SET EXERCISE:
Of the lines below, how many hold the string "model"? Give only the number.

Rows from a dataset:
◆ ◆ ◆ ◆
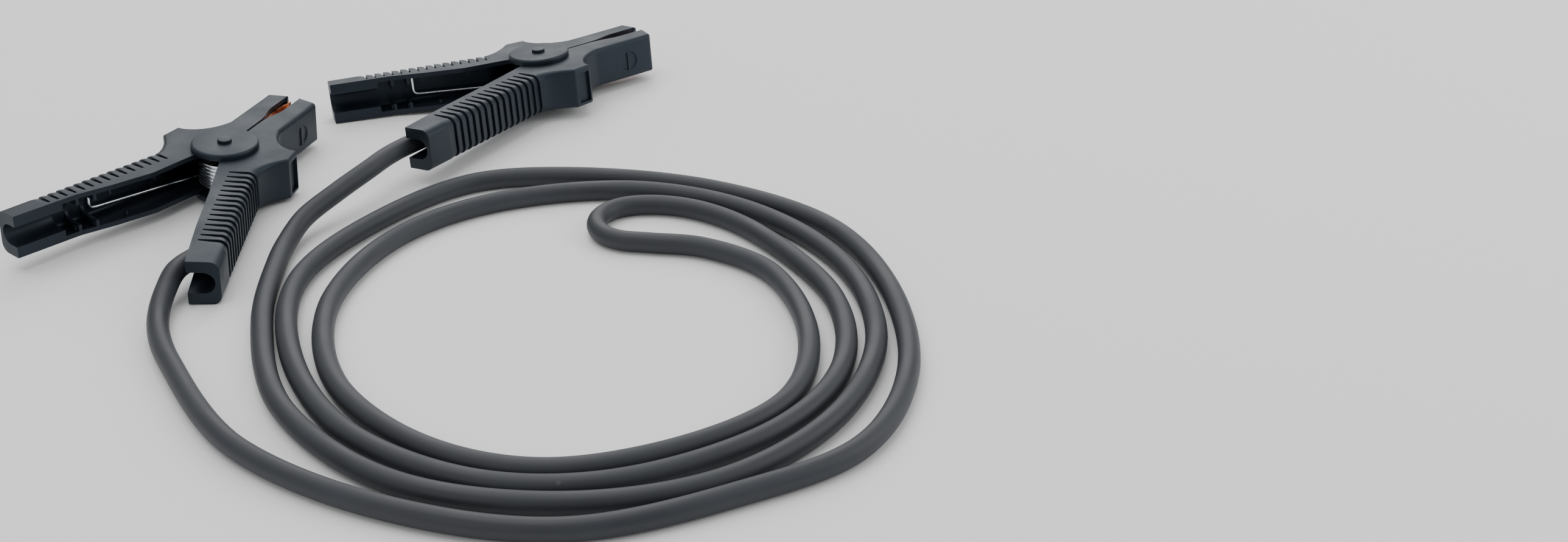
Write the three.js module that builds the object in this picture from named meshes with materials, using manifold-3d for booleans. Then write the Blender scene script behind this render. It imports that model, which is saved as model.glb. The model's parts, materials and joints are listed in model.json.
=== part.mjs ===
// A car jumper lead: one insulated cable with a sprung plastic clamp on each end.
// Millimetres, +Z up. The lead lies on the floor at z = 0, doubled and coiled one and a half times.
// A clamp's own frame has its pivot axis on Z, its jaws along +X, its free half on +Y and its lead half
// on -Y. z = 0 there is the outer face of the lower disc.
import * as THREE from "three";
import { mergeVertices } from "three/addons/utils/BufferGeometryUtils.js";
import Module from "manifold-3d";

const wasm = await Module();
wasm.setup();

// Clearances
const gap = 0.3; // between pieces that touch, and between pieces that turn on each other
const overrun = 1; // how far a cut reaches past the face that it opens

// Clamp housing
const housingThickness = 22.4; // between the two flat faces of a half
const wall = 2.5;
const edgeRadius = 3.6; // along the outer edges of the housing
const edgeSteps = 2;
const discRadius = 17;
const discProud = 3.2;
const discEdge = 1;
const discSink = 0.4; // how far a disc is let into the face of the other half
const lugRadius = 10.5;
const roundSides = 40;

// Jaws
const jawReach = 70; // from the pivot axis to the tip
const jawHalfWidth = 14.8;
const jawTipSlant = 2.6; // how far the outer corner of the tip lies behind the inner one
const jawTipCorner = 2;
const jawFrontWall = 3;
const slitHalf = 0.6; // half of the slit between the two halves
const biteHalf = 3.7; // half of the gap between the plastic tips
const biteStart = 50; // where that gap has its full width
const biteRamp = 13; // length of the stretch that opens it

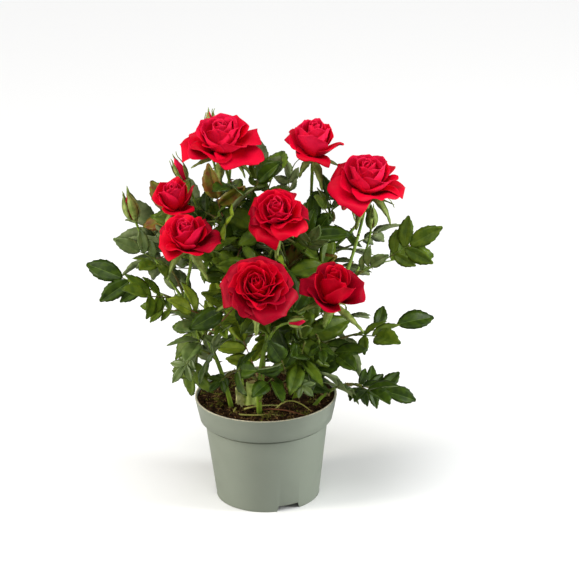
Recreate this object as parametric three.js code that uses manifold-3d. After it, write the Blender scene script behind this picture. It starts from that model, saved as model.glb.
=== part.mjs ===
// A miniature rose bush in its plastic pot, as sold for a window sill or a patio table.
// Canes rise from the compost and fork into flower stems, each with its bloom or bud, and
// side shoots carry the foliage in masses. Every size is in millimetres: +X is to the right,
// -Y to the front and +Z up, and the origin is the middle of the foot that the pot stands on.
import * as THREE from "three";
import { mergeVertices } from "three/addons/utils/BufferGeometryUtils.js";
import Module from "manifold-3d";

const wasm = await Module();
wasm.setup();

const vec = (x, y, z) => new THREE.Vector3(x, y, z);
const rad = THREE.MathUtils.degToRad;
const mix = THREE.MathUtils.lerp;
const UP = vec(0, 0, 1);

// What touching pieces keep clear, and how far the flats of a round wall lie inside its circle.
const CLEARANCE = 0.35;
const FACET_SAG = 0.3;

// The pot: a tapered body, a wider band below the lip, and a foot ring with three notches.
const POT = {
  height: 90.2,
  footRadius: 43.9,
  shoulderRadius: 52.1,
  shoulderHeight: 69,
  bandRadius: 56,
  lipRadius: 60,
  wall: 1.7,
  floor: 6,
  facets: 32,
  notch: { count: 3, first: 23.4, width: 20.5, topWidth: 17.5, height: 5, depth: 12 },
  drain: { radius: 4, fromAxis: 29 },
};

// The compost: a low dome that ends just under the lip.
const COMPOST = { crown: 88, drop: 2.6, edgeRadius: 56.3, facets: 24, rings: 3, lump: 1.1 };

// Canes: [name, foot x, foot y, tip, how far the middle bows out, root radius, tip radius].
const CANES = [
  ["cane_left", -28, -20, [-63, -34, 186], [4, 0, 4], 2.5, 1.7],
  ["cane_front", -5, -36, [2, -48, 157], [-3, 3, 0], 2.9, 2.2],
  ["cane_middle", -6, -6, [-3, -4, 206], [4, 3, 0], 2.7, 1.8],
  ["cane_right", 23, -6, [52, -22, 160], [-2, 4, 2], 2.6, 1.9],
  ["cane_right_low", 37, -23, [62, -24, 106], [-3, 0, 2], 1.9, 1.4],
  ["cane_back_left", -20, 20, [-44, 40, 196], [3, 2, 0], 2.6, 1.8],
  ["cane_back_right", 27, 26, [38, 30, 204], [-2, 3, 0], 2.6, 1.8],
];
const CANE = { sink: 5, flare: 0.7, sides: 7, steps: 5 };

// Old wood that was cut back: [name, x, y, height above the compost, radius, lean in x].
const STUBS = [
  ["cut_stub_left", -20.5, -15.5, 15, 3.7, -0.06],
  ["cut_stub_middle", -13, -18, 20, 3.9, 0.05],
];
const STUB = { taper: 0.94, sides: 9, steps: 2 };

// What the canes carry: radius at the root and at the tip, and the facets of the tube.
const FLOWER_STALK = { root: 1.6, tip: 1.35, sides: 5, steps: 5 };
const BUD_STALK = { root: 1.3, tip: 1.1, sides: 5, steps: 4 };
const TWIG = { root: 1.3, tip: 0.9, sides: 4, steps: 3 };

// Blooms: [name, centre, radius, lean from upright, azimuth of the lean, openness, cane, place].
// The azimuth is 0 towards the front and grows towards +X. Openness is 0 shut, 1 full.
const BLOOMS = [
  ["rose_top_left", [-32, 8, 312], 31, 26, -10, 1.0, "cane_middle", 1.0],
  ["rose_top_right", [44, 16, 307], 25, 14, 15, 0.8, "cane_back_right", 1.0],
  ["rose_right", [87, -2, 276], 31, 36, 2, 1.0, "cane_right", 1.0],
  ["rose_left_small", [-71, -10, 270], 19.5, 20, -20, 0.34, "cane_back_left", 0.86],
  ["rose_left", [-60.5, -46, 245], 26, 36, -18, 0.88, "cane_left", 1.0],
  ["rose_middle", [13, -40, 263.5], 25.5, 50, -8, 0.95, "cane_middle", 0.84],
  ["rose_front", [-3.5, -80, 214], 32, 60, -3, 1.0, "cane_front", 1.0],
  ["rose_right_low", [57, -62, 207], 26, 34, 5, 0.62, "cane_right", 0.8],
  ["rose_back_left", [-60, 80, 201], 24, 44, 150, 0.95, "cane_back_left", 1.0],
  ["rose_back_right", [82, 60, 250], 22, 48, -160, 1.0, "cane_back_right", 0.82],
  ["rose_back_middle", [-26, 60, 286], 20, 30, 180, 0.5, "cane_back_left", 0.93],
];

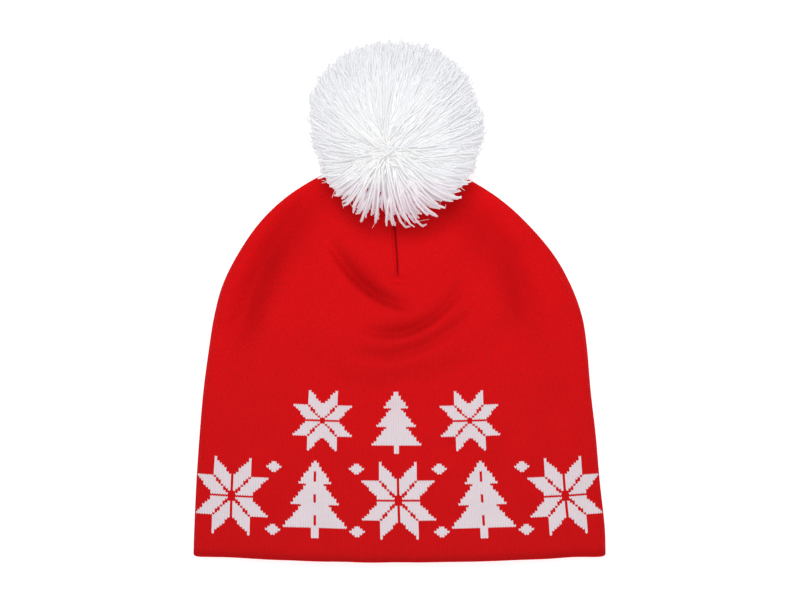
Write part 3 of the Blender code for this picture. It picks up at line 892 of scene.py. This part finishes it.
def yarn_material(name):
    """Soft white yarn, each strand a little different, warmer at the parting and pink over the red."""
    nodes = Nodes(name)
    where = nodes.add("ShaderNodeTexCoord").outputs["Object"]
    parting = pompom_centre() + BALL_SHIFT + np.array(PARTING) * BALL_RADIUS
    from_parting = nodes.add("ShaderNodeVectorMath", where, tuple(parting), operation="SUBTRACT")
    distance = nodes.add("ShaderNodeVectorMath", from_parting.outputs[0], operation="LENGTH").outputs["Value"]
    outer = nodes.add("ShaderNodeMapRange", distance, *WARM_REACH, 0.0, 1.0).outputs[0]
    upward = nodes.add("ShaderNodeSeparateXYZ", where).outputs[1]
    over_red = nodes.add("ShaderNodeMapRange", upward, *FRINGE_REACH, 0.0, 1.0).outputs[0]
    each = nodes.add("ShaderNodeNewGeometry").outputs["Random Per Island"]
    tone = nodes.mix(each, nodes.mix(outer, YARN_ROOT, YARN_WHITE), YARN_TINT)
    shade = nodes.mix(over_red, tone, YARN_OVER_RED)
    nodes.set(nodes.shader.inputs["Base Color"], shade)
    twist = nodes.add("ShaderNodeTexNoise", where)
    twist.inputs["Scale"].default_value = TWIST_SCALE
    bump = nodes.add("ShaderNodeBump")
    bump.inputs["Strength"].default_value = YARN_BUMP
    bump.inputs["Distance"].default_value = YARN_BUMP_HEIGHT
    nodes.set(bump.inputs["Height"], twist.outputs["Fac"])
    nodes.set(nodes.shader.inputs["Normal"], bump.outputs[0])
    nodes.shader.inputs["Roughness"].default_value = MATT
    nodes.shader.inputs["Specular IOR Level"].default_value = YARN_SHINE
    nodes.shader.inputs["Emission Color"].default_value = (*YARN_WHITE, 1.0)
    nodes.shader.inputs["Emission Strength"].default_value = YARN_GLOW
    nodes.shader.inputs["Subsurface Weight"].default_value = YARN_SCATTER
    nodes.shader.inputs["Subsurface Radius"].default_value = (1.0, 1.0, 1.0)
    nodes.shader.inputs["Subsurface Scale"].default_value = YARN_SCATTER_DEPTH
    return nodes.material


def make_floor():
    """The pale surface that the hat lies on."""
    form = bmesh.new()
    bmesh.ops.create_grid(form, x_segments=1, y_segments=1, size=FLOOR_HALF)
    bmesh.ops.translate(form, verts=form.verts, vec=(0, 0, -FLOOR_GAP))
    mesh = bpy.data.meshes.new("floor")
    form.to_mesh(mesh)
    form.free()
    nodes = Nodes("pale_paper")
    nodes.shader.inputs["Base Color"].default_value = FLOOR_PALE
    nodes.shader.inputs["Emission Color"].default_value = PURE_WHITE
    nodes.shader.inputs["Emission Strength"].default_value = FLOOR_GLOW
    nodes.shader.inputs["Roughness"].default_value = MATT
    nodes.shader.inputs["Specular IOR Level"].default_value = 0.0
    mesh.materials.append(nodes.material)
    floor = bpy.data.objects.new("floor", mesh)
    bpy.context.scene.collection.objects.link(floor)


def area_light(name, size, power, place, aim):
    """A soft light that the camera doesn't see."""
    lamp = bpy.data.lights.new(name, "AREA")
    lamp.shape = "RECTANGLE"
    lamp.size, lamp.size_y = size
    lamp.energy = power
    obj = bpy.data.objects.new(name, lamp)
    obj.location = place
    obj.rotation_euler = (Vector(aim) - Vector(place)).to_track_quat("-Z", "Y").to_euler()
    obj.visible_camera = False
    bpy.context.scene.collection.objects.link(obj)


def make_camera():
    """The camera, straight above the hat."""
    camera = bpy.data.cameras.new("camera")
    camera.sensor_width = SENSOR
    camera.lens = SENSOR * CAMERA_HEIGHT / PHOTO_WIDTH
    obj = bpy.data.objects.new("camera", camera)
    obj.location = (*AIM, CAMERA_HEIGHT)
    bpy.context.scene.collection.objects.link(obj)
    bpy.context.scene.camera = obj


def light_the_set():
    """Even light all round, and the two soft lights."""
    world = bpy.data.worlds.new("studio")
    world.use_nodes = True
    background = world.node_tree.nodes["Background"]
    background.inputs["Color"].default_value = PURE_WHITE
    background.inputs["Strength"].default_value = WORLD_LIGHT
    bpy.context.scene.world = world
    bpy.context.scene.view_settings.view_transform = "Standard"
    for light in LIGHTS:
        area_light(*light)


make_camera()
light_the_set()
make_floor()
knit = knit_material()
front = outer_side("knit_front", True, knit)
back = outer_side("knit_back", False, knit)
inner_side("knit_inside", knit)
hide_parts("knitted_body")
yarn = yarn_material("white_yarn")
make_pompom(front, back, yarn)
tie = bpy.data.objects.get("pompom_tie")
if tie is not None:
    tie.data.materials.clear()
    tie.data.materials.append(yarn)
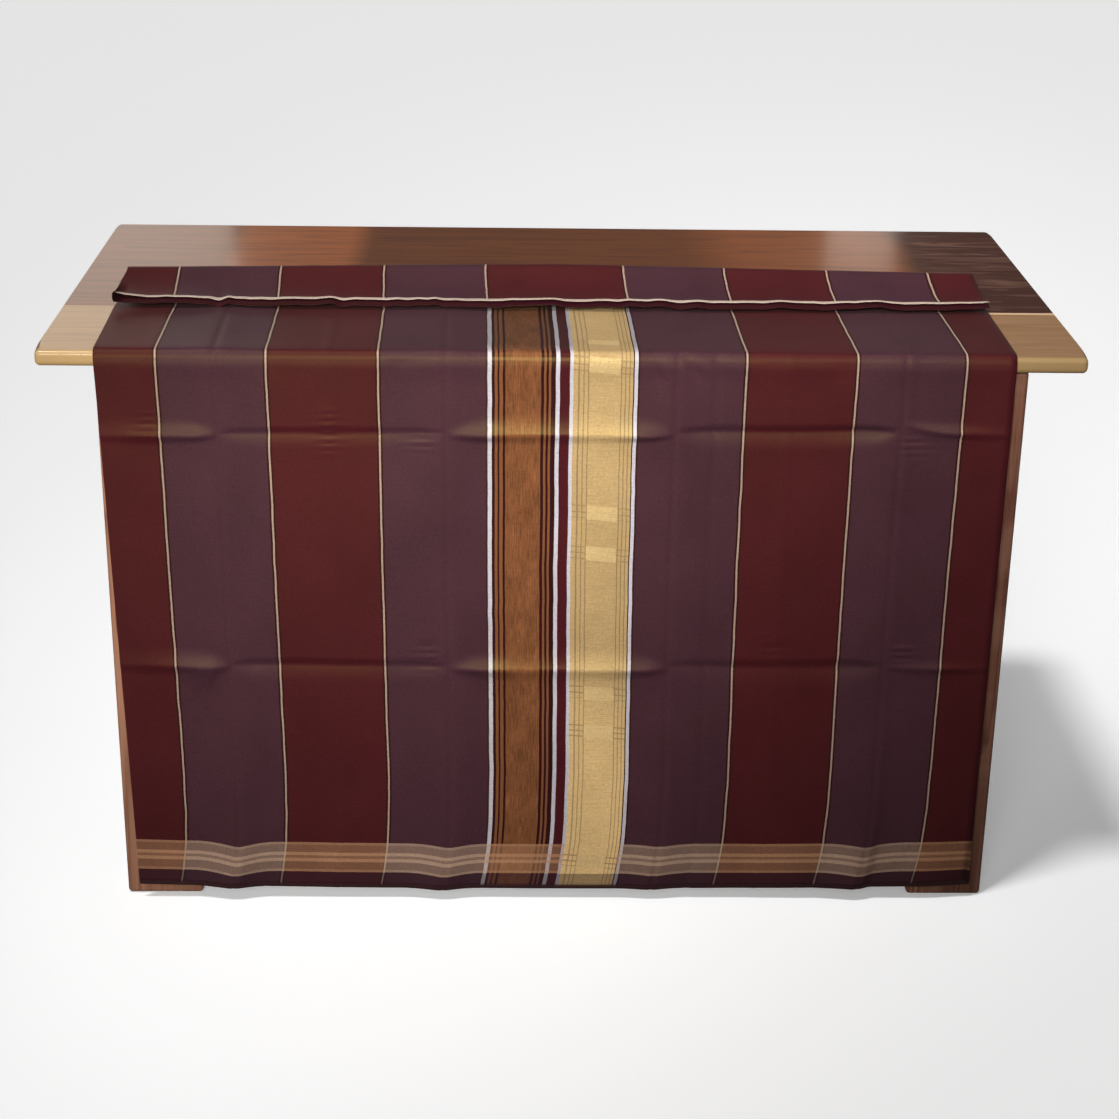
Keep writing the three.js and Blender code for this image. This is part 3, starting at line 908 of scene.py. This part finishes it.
◆ ◆ ◆ ◆
REPLY TO THE EXERCISE:
2